Deadline for manuscript submissions: closed (25 July 2024) | Viewed by 11456
Special Issue Editors
Interests: petrocultures, energy humanities, and religion; religious responses to climate change; extractivism and religion; intersectional ecofeminisms; critical new materialisms; gender, race, and religion; religion science; religion and ecology
Interests: environmental ethics; religion and nature; environmental humanities; science and religion
Interests: fresh water values and ethics; religious ecological ethics at the intersection of ecological theory and developments in the earth sciences; anti-colonial ecofeminism, Laudato Si’, and the ecological turn in Catholic social teaching; feminist science studies and comparative religious responses to Darwin and evolutionary theory
Special Issue Information
Dear Colleagues,
Religion proliferates in extractive zones. Minerals and petrochemicals are hoped for (Asmussen 2016), conjured (Tsing 2005), and narrated as redemptive (Dochuk 2019, Rowe 2022, Grau 2023). Magic (Petrocultures Research Group 2016, Wenzel 2006, Coronil 1997) and alchemy (Han forthcoming) are evoked.
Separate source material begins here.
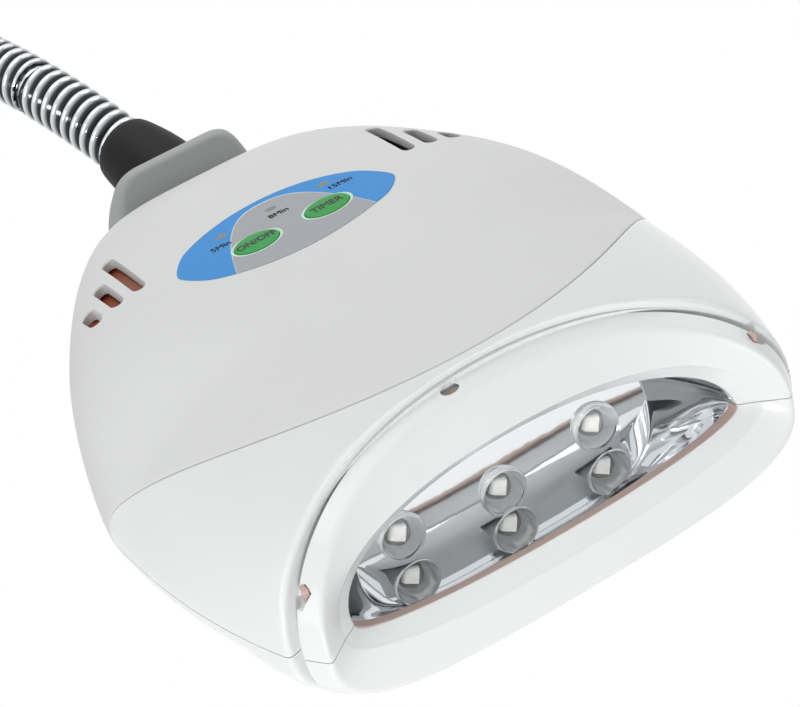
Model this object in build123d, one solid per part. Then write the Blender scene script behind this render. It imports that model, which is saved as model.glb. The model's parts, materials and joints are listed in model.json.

Race is constructed through religious discourse surrounding the “proper management” of extracted matter (Smith 2022) and new religions assemble around counter-extractive modes of relation (Rivera 2021, Wynter 1962), while persisting lifeways resist human, mineralogical, and transnational petrochemical extraction (Estes & Dhillon 2019, Serje 2003, da Silva 2022).
Even in the theorization of religion, extraction zones have played a significant but under-recognized role. The fetish, formerly theorized as a primitive form of religion, emerged as an early theory of the history of religions in West African zones of human and mineralogical extraction (Pietz 1985, Matory 2018). More recently, religion has been theorized as emerging in contact zones—contexts of intercultural exchange, conflict, and exploitation that have proven transformative for each contact culture (Long 2018a), or, relatedly, as dynamic, in flux across national and cultural boundaries and spaces (Tweed 2006). Those contact zones often turn out to be embedded in wider spheres of extraction, imbricated with coloniality and racialization. What theories of religion—religion and ecology, religion and economy, coloniality and secularization, religion and racialization—might emerge if religiously productive contact zones are identified more specifically as extractive zones (Gómez-Barris 2017)?
The extractive zone elicits the emphasis theorists of religion have put on space/place, but should not be seen as limited to a particular geographical region. Indeed, extractivism describes the systems and practices whereby humans, data, customs, beliefs, minerals, or other “resources” are removed in high volume from a locale of constitutive relations and transported across oceans, national borders, neighborhoods, or cultures, transforming that relationally constituted matter into a commodity for the profit of an elite, exceptional few (Gudynas 2020, Tsing 2013).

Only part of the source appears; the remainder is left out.